Another thing the heartland of Prosecco production – Conegliano Valdobbiadene – is working on is their application for the hills of the DOCG region to be listed as a UNESCO world heritage site, to recognise “the landscape, its traditions and the wise management of its ecosystem as a living heritage of the community” according to a spokesperson for the DOCG. Their aim is to achieve recognition in the next couple of years.

  Traditional method

Traditional method

Back in Champagne, the small decline in global shipments notwithstanding, Australia has been of a few countries to see very healthy growth in imports in 2013, up more than 11% on 2012.  But the overall fall in global shipments is a worrying feature for the region. Champagne is classically cited as being a barometer of the economic climate.  Sales in 2007, before the GFC struck, had reached 328 million bottles.  By 2009 shipments dropped to 303 million bottles; and they’ve been rumbling along a little above and around that level since, despite the global economy at least looking as though it’s beginning to pick up.

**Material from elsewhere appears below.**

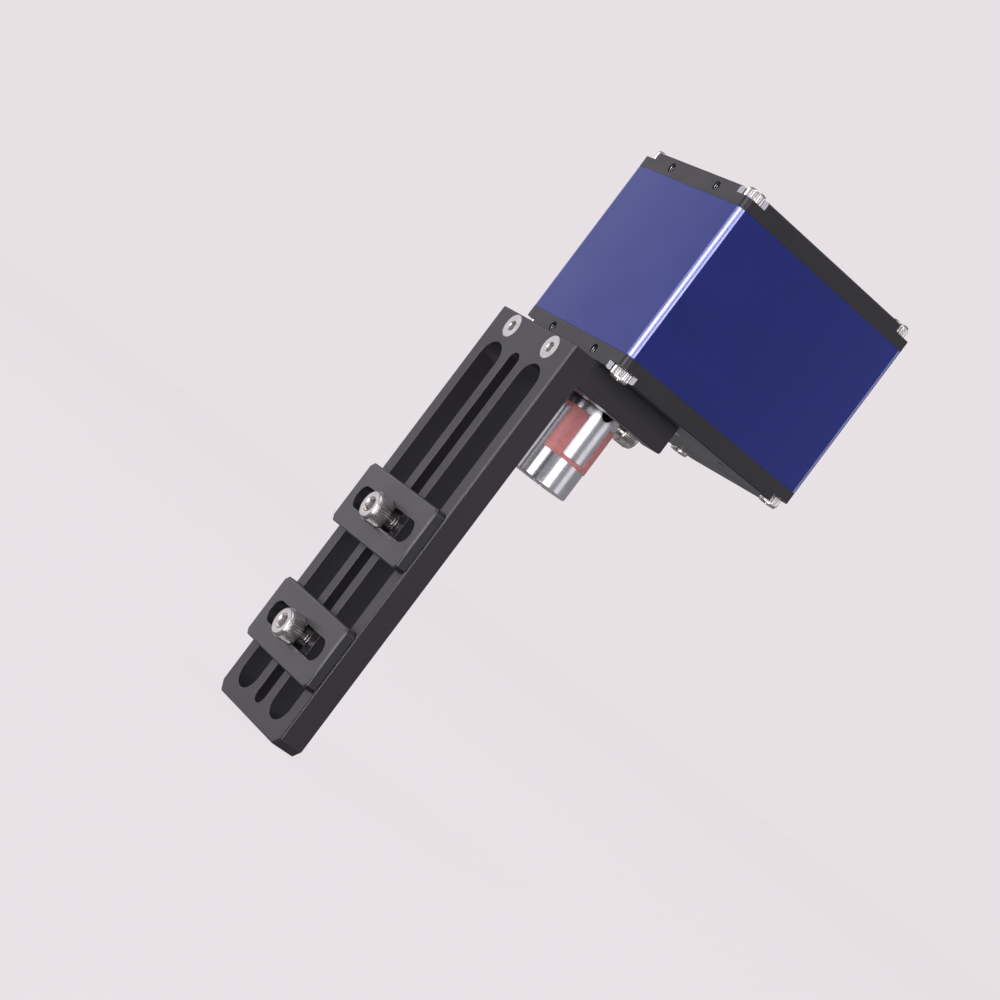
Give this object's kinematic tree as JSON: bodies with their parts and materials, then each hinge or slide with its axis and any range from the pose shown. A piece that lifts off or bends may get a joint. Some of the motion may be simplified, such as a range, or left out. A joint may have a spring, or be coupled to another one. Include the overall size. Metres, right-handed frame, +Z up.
{
  "type": "telescope focus motor",
  "caption": "Boxed gear motor on an L bracket with a slotted clamping rail, driving a focuser shaft through a jaw coupling.",
  "frame": {"origin": "mouth of the lower coupling hub's bore, on the drive axis, where the focuser shaft enters", "axes": "+Z up along the drive axis, towards the motor box; +X from the drive axis towards the rail; +Y towards the wide side of the box"},
  "size_m": [0.0675, 0.0456, 0.1496],
  "materials": {
    "blue_anodised_tube": "satin blue anodised extrusion",
    "black_anodised_plate": "fine-milled black anodised",
    "black_anodised_bracket": "bead-blasted black anodised",
    "black_anodised_clamp": "milled black anodised",
    "stainless_screw": "turned and polished stainless steel",
    "black_steel_screw": "black oxide steel",
    "polished_aluminium": "turned and polished",
    "red_elastomer": "moulded, slightly translucent",
    "ground_steel": "ground",
    "bronze_bush": "sintered bronze",
    "brass_gear": "hobbed brass",
    "ferrite": "pressed ferrite",
    "plated_steel": "zinc plated, satin",
    "copper_coil": "enamelled copper wire",
    "moulded_block": "fine moulded plastic",
    "ribbon_insulation": "flexible insulation",
    "board_laminate": "solder-masked laminate",
    "chip_package": "moulded epoxy",
    "clear_light": "clear lens"
  },
  "bodies": {
    "root": {"board_screws": "stainless_screw", "board_standoffs": "plated_steel", "circuit_board": "board_laminate", "control_chip": "chip_package", "data_socket": "plated_steel", "driver_chip": "chip_package", "first_axle": "ground_steel", "foot_block": "black_anodised_bracket", "foot_screws": "stainless_screw", "front_plate": "black_anodised_plate", "front_plate_screws": "stainless_screw", "gearbox_cover": "plated_steel", "gearbox_plate": "plated_steel", "handset_socket": "moulded_block", "lower_coil": "copper_coil", "lower_front_poles": "plated_steel", "lower_rear_poles": "plated_steel", "motor_can": "plated_steel", "motor_ribbon": "ribbon_insulation", "motor_screws": "stainless_screw", "motor_socket": "moulded_block", "output_bush": "bronze_bush", "power_socket": "moulded_block", "rail_screws": "stainless_screw", "rear_plate": "black_anodised_plate", "rear_plate_screws": "stainless_screw", "rotor_front_bush": "bronze_bush", "rotor_rear_bush": "bronze_bush", "second_axle": "ground_steel", "slotted_rail": "black_anodised_bracket", "status_light": "clear_light", "terminal_block": "moulded_block", "tube_body": "blue_anodised_tube", "upper_coil": "copper_coil", "upper_front_poles": "plated_steel", "upper_rear_poles": "plated_steel"},
    "output": {"output_gear": "brass_gear", "output_shaft": "ground_steel", "upper_hub": "polished_aluminium", "spider": "red_elastomer", "lower_hub": "polished_aluminium", "upper_hub_cap_screw": "stainless_screw", "upper_hub_set_screw": "black_steel_screw", "lower_hub_set_screws": "black_steel_screw"},
    "second_gear": {"second_gear": "brass_gear"},
    "first_gear": {"first_gear": "brass_gear"},
    "rotor": {"rotor_pinion": "brass_gear", "rotor_shaft": "ground_steel", "rotor_magnet": "ferrite"},
    "upper_clamp_screw": {"upper_clamp_screw": "stainless_screw"},
    "upper_clamp_plate": {"upper_clamp_plate": "black_anodised_clamp"},
    "lower_clamp_screw": {"lower_clamp_screw": "stainless_screw"},
    "lower_clamp_plate": {"lower_clamp_plate": "black_anodised_clamp"}
  },
  "joints": [
    {"name": "output_turn", "type": "hinge", "parent": "root", "child": "output", "pos_m": [0, 0, 0.02], "axis": [0, 0, 1], "continuous": true},
    {"name": "rotor_turn", "type": "hinge", "parent": "root", "child": "rotor", "pos_m": [-0.01105, 0, 0.045], "axis": [0, 0, 1], "continuous": true},
    {"name": "first_gear_turn", "type": "hinge", "parent": "root", "child": "first_gear", "pos_m": [-0.01105, 0.0084, 0.0368], "axis": [0, 0, 1], "continuous": true},
    {"name": "second_gear_turn", "type": "hinge", "parent": "root", "child": "second_gear", "pos_m": [-0.00669, 0.00122, 0.0345], "axis": [0, 0, 1], "continuous": true},
    {"name": "upper_clamp_slide", "type": "slide", "parent": "root", "child": "upper_clamp_screw", "axis": [0, 0, 1], "range_m": [-0.007, 0.039]},
    {"name": "upper_clamp_plate_slide", "type": "slide", "parent": "upper_clamp_screw", "child": "upper_clamp_plate", "axis": [0, 1, 0], "range_m": [-0.011, 0.011]},
    {"name": "lower_clamp_slide", "type": "slide", "parent": "root", "child": "lower_clamp_screw", "axis": [0, 0, 1], "range_m": [-0.014, 0.007]},
    {"name": "lower_clamp_plate_slide", "type": "slide", "parent": "lower_clamp_screw", "child": "lower_clamp_plate", "axis": [0, 1, 0], "range_m": [-0.011, 0.011]}
  ],
  "couplings": [
    {"joint": "first_gear_turn", "follows": "rotor_turn", "ratio": -0.3125},
    {"joint": "second_gear_turn", "follows": "rotor_turn", "ratio": 0.097656},
    {"joint": "output_turn", "follows": "rotor_turn", "ratio": -0.04069}
  ]
}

It might have been argued that the GFC came along at a tolerable time for Champagne. The region was bursting at the production seams, apparently unable to cope with increasing global demand.  It was decided to expand its borders to add up to another 5,000 hectares, or potentially more than 10% more. Such a controversial idea caused quite a stir, despite the region historically (in the 1800s) being larger, and despite modern analytical techniques being used to identify suitable plots consistent with the appellation. The GFC almost instantly took off the pressure as demand fell, bringing the supply-demand equation into slightly better balance. The expansion of the appellation boundaries is still on the cards. But the region has so far failed to return to pre-GFC shipments, which is causing champagne producers some concern.

Something else on the cards [and since achieved in 2015] is the Champagne region’s application to UNESCO’s world heritage list, as a cultural landscape, i.e. a relationship made of man within a natural environment. This encompasses not just the vineyards, but the Champagne houses and cellars as well.